Instructions to follow:
Every line below is to be quoted exactly, with nothing added or dropped.

============================================================

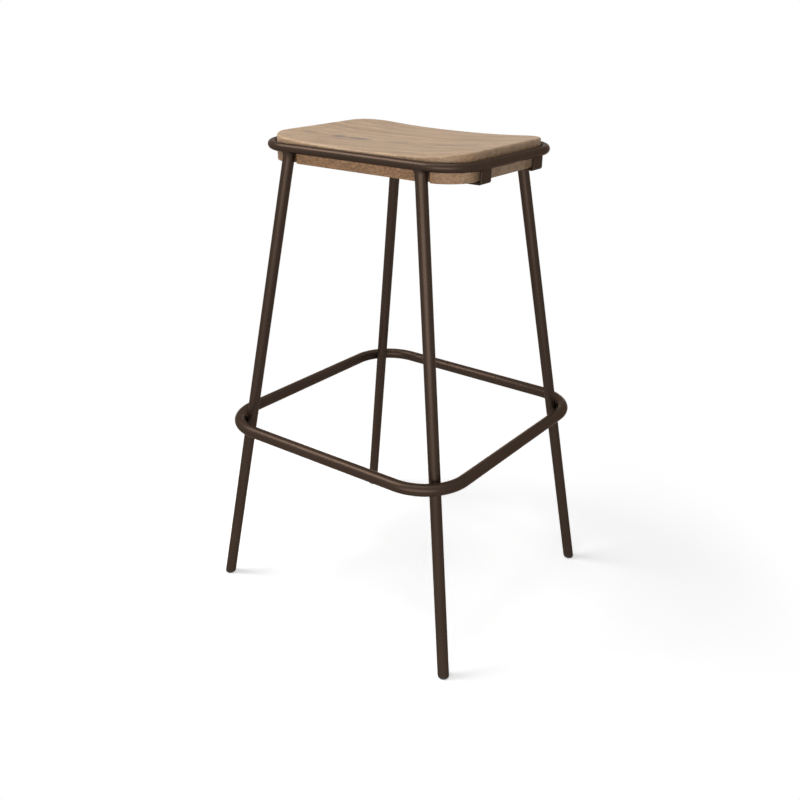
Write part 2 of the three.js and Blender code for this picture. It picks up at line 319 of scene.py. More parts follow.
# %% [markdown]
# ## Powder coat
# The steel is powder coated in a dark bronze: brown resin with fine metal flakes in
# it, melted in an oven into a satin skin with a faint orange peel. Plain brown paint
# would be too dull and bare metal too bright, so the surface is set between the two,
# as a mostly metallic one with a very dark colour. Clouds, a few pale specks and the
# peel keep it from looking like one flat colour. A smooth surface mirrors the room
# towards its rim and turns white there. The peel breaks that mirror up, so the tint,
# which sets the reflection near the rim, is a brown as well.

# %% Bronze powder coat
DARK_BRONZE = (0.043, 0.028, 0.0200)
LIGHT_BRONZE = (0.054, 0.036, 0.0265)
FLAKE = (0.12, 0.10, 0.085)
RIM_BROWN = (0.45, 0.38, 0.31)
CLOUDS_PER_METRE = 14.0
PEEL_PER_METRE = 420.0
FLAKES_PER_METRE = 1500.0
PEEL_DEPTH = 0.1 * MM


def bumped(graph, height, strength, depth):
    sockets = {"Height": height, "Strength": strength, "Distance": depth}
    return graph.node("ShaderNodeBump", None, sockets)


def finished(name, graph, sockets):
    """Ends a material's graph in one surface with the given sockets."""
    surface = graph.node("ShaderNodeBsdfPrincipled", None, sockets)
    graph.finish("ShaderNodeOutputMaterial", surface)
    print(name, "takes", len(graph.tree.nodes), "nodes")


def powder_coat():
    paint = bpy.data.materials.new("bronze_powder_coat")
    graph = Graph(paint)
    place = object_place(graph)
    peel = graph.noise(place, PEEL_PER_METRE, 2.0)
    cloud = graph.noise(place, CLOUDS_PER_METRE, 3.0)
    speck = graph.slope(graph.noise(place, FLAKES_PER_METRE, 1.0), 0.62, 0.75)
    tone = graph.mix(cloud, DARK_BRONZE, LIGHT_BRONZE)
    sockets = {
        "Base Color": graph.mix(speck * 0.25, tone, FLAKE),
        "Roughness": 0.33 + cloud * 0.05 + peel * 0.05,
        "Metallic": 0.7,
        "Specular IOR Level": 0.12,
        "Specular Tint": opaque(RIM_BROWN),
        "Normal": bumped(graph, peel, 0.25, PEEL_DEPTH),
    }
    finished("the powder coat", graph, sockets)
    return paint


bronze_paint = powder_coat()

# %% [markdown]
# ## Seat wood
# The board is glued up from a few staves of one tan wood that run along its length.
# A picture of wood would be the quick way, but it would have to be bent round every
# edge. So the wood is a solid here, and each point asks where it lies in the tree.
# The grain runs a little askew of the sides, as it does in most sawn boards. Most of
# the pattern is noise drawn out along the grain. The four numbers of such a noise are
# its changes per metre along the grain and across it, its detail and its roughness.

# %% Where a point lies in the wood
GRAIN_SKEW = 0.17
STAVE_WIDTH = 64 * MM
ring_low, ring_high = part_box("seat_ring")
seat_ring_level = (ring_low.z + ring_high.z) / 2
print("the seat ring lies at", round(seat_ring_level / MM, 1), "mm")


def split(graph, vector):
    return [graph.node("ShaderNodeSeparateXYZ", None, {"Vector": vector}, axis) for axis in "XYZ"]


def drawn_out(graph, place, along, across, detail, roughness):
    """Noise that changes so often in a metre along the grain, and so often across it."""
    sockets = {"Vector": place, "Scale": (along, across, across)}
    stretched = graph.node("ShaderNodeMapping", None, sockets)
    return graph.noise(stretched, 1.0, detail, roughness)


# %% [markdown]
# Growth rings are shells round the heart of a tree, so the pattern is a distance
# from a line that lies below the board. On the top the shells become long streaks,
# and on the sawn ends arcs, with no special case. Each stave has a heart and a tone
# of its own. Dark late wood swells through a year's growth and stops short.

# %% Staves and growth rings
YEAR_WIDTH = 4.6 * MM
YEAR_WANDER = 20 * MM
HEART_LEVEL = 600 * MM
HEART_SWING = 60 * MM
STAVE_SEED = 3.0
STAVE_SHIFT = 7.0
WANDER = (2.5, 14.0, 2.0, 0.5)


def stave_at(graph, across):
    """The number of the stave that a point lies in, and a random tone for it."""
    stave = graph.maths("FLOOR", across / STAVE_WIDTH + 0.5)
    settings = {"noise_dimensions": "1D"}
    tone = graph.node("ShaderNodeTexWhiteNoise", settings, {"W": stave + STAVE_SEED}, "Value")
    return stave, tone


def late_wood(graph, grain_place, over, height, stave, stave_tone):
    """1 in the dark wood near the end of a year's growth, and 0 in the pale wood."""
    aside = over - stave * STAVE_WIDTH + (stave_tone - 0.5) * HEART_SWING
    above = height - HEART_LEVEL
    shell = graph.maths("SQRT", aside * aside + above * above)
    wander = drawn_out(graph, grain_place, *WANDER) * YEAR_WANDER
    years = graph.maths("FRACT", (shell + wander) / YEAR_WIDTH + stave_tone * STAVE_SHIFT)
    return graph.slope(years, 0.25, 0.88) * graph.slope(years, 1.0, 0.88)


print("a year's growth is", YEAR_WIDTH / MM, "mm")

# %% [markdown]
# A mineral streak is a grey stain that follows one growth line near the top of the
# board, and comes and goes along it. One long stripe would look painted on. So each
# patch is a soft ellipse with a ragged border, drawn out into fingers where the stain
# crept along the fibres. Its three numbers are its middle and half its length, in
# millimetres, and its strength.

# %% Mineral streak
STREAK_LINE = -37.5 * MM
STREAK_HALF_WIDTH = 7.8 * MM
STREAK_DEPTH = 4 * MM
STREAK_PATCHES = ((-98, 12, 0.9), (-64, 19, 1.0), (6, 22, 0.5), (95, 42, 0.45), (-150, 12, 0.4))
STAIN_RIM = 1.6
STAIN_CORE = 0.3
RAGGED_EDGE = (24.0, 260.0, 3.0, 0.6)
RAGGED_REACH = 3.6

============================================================

Expected answer:
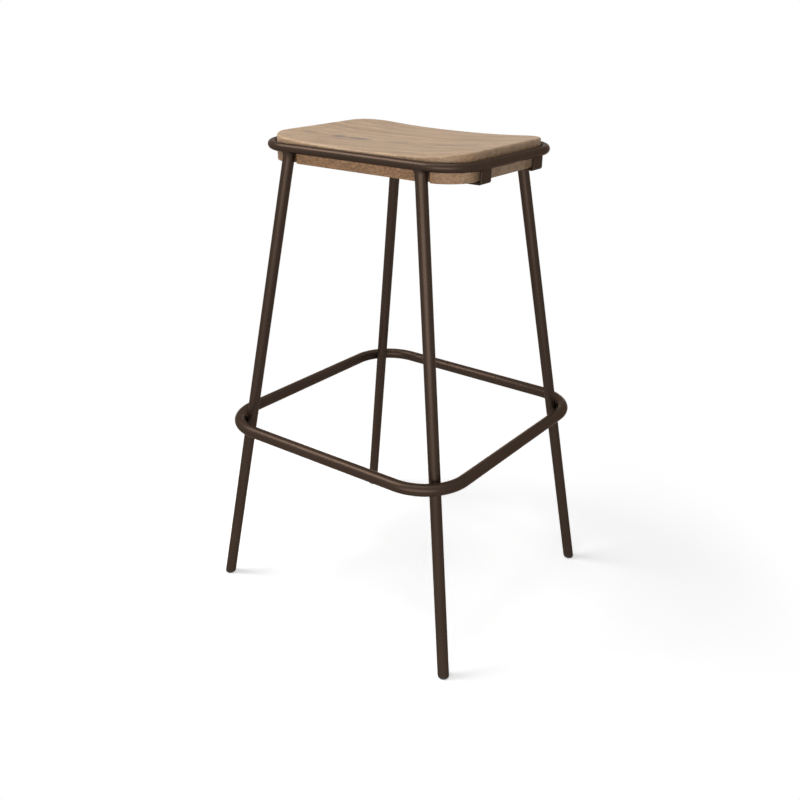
Write part 2 of the three.js and Blender code for this picture. It picks up at line 319 of scene.py. More parts follow.
# %% [markdown]
# ## Powder coat
# The steel is powder coated in a dark bronze: brown resin with fine metal flakes in
# it, melted in an oven into a satin skin with a faint orange peel. Plain brown paint
# would be too dull and bare metal too bright, so the surface is set between the two,
# as a mostly metallic one with a very dark colour. Clouds, a few pale specks and the
# peel keep it from looking like one flat colour. A smooth surface mirrors the room
# towards its rim and turns white there. The peel breaks that mirror up, so the tint,
# which sets the reflection near the rim, is a brown as well.

# %% Bronze powder coat
DARK_BRONZE = (0.043, 0.028, 0.0200)
LIGHT_BRONZE = (0.054, 0.036, 0.0265)
FLAKE = (0.12, 0.10, 0.085)
RIM_BROWN = (0.45, 0.38, 0.31)
CLOUDS_PER_METRE = 14.0
PEEL_PER_METRE = 420.0
FLAKES_PER_METRE = 1500.0
PEEL_DEPTH = 0.1 * MM


def bumped(graph, height, strength, depth):
    sockets = {"Height": height, "Strength": strength, "Distance": depth}
    return graph.node("ShaderNodeBump", None, sockets)


def finished(name, graph, sockets):
    """Ends a material's graph in one surface with the given sockets."""
    surface = graph.node("ShaderNodeBsdfPrincipled", None, sockets)
    graph.finish("ShaderNodeOutputMaterial", surface)
    print(name, "takes", len(graph.tree.nodes), "nodes")


def powder_coat():
    paint = bpy.data.materials.new("bronze_powder_coat")
    graph = Graph(paint)
    place = object_place(graph)
    peel = graph.noise(place, PEEL_PER_METRE, 2.0)
    cloud = graph.noise(place, CLOUDS_PER_METRE, 3.0)
    speck = graph.slope(graph.noise(place, FLAKES_PER_METRE, 1.0), 0.62, 0.75)
    tone = graph.mix(cloud, DARK_BRONZE, LIGHT_BRONZE)
    sockets = {
        "Base Color": graph.mix(speck * 0.25, tone, FLAKE),
        "Roughness": 0.33 + cloud * 0.05 + peel * 0.05,
        "Metallic": 0.7,
        "Specular IOR Level": 0.12,
        "Specular Tint": opaque(RIM_BROWN),
        "Normal": bumped(graph, peel, 0.25, PEEL_DEPTH),
    }
    finished("the powder coat", graph, sockets)
    return paint


bronze_paint = powder_coat()

# %% [markdown]
# ## Seat wood
# The board is glued up from a few staves of one tan wood that run along its length.
# A picture of wood would be the quick way, but it would have to be bent round every
# edge. So the wood is a solid here, and each point asks where it lies in the tree.
# The grain runs a little askew of the sides, as it does in most sawn boards. Most of
# the pattern is noise drawn out along the grain. The four numbers of such a noise are
# its changes per metre along the grain and across it, its detail and its roughness.

# %% Where a point lies in the wood
GRAIN_SKEW = 0.17
STAVE_WIDTH = 64 * MM
ring_low, ring_high = part_box("seat_ring")
seat_ring_level = (ring_low.z + ring_high.z) / 2
print("the seat ring lies at", round(seat_ring_level / MM, 1), "mm")


def split(graph, vector):
    return [graph.node("ShaderNodeSeparateXYZ", None, {"Vector": vector}, axis) for axis in "XYZ"]


def drawn_out(graph, place, along, across, detail, roughness):
    """Noise that changes so often in a metre along the grain, and so often across it."""
    sockets = {"Vector": place, "Scale": (along, across, across)}
    stretched = graph.node("ShaderNodeMapping", None, sockets)
    return graph.noise(stretched, 1.0, detail, roughness)


# %% [markdown]
# Growth rings are shells round the heart of a tree, so the pattern is a distance
# from a line that lies below the board. On the top the shells become long streaks,
# and on the sawn ends arcs, with no special case. Each stave has a heart and a tone
# of its own. Dark late wood swells through a year's growth and stops short.

# %% Staves and growth rings
YEAR_WIDTH = 4.6 * MM
YEAR_WANDER = 20 * MM
HEART_LEVEL = 600 * MM
HEART_SWING = 60 * MM
STAVE_SEED = 3.0
STAVE_SHIFT = 7.0
WANDER = (2.5, 14.0, 2.0, 0.5)


def stave_at(graph, across):
    """The number of the stave that a point lies in, and a random tone for it."""
    stave = graph.maths("FLOOR", across / STAVE_WIDTH + 0.5)
    settings = {"noise_dimensions": "1D"}
    tone = graph.node("ShaderNodeTexWhiteNoise", settings, {"W": stave + STAVE_SEED}, "Value")
    return stave, tone


def late_wood(graph, grain_place, over, height, stave, stave_tone):
    """1 in the dark wood near the end of a year's growth, and 0 in the pale wood."""
    aside = over - stave * STAVE_WIDTH + (stave_tone - 0.5) * HEART_SWING
    above = height - HEART_LEVEL
    shell = graph.maths("SQRT", aside * aside + above * above)
    wander = drawn_out(graph, grain_place, *WANDER) * YEAR_WANDER
    years = graph.maths("FRACT", (shell + wander) / YEAR_WIDTH + stave_tone * STAVE_SHIFT)
    return graph.slope(years, 0.25, 0.88) * graph.slope(years, 1.0, 0.88)


print("a year's growth is", YEAR_WIDTH / MM, "mm")

# %% [markdown]
# A mineral streak is a grey stain that follows one growth line near the top of the
# board, and comes and goes along it. One long stripe would look painted on. So each
# patch is a soft ellipse with a ragged border, drawn out into fingers where the stain
# crept along the fibres. Its three numbers are its middle and half its length, in
# millimetres, and its strength.

# %% Mineral streak
STREAK_LINE = -37.5 * MM
STREAK_HALF_WIDTH = 7.8 * MM
STREAK_DEPTH = 4 * MM
STREAK_PATCHES = ((-98, 12, 0.9), (-64, 19, 1.0), (6, 22, 0.5), (95, 42, 0.45), (-150, 12, 0.4))
STAIN_RIM = 1.6
STAIN_CORE = 0.3
RAGGED_EDGE = (24.0, 260.0, 3.0, 0.6)
RAGGED_REACH = 3.6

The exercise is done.